De même que les banquets funéraires évoquent une force vitale, l’individu est au départ rappelé dans son épaisseur biographique, non seulement par les lamentations qui insistent sur ce qu’il laisse derrière lui, mais aussi par les commémorations : celles-ci sont annoncées par des affichettes avec sa photo et quelques lignes l’évoquant, placardées dans les espaces entre privé et public que constituent la porte de la maison, le portail, la rue, l’église, les rubriques nécrologiques des journaux.
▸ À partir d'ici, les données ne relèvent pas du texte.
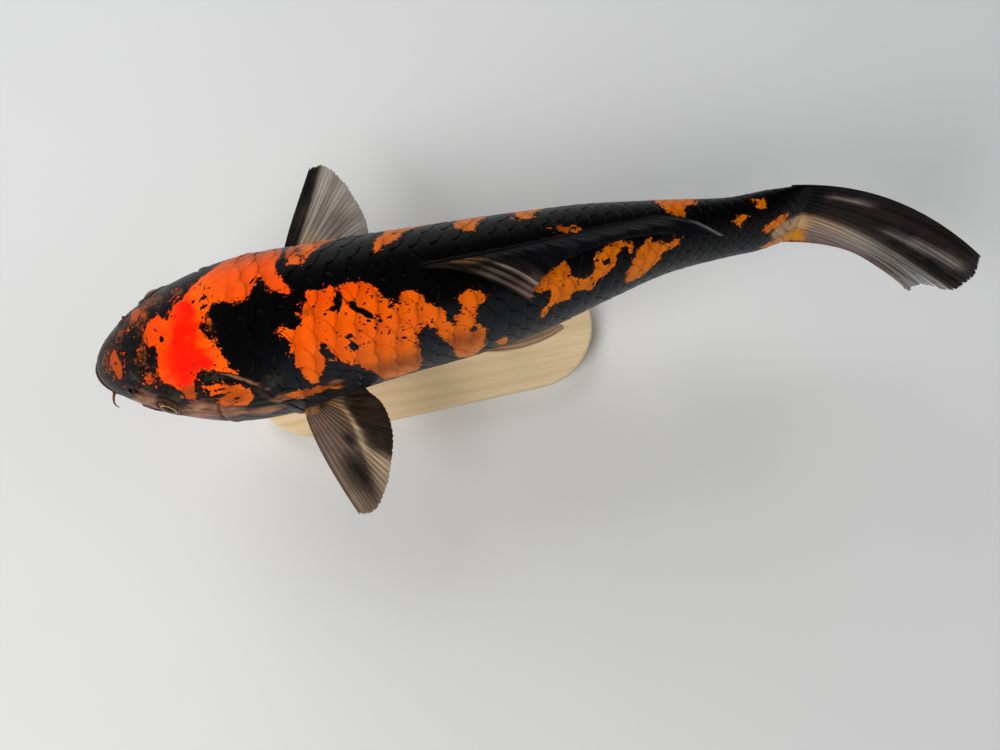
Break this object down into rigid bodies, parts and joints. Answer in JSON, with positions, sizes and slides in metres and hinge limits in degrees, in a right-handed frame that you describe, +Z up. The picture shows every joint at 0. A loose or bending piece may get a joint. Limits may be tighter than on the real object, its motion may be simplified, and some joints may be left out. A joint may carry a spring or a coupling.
{
  "type": "koi carp model on a display stand",
  "caption": "Life-size still koi carp, swimming with spread side fins and its tail swept to one side, on a low wooden base with two steel rods.",
  "frame": {"origin": "middle of the underside of the stand's base", "axes": "+X from the head to the tail, +Z up, -Y to the fish's left"},
  "size_m": [0.4678, 0.2154, 0.1792],
  "materials": {
    "bare_skin": "smooth, wet gloss, red to orange with black mottling",
    "scaled_skin": "glossy overlapping scales, orange with large black patches",
    "fin": "thin smoky web with pale and dark rays",
    "eye": "polished, black pupil in a brown and gold ring",
    "base_wood": "pale ash, satin oil",
    "rod_steel": "brushed"
  },
  "bodies": {
    "root": {"head": "bare_skin", "lower_jaw": "bare_skin", "gill_cover_left": "bare_skin", "gill_cover_right": "bare_skin", "barbel_long_left": "bare_skin", "barbel_long_right": "bare_skin", "barbel_short_left": "bare_skin", "barbel_short_right": "bare_skin", "eye_left": "eye", "eye_right": "eye", "trunk_front": "scaled_skin", "trunk_rear": "scaled_skin", "tail_stalk": "scaled_skin", "fin_dorsal": "fin", "fin_anal": "fin", "fin_tail_upper": "fin", "fin_tail_lower": "fin", "fin_pectoral_left": "fin", "fin_pectoral_right": "fin", "fin_pelvic_left": "fin", "fin_pelvic_right": "fin", "stand_base": "base_wood", "stand_rod_front": "rod_steel", "stand_rod_rear": "rod_steel"}
  },
  "joints": []
}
Les rites funéraires s’apparentent à une mise à distance progressive, tandis que les rites de naissance ou de mariage, pour autant qu’ils constituent également un passage, resserrent les liens sociaux en enserrant l’individu dans son nouveau statut 354 .

Notes
352.

Les liens entre ces différentes phases rituelles sont étroits, et redoublés par de nombreuses pratiques entrecroisées : par exemple on se lave le visage, le jour du Lundi Pur, avec l’eau qui a servi à bouillir les œufs la veille pour sirni zagovezni, etc.

353.

Qui n’est pas sans lien avec le Christ (« pendant trente-trois ans j’ai vécu sur terre... »).

354.

A l’époque socialiste les différentes étapes de la vie n’étaient pas ritualisées, et pour ainsi dire pas politisées de la même manière : alors que la mort était laissée à la religion, l’individu quittant la société, la naissance et le mariage, étapes de socialisation, faisaient davantage l’objet d’une prise en charge rituelle (Vâltchinova, 2002a : 88).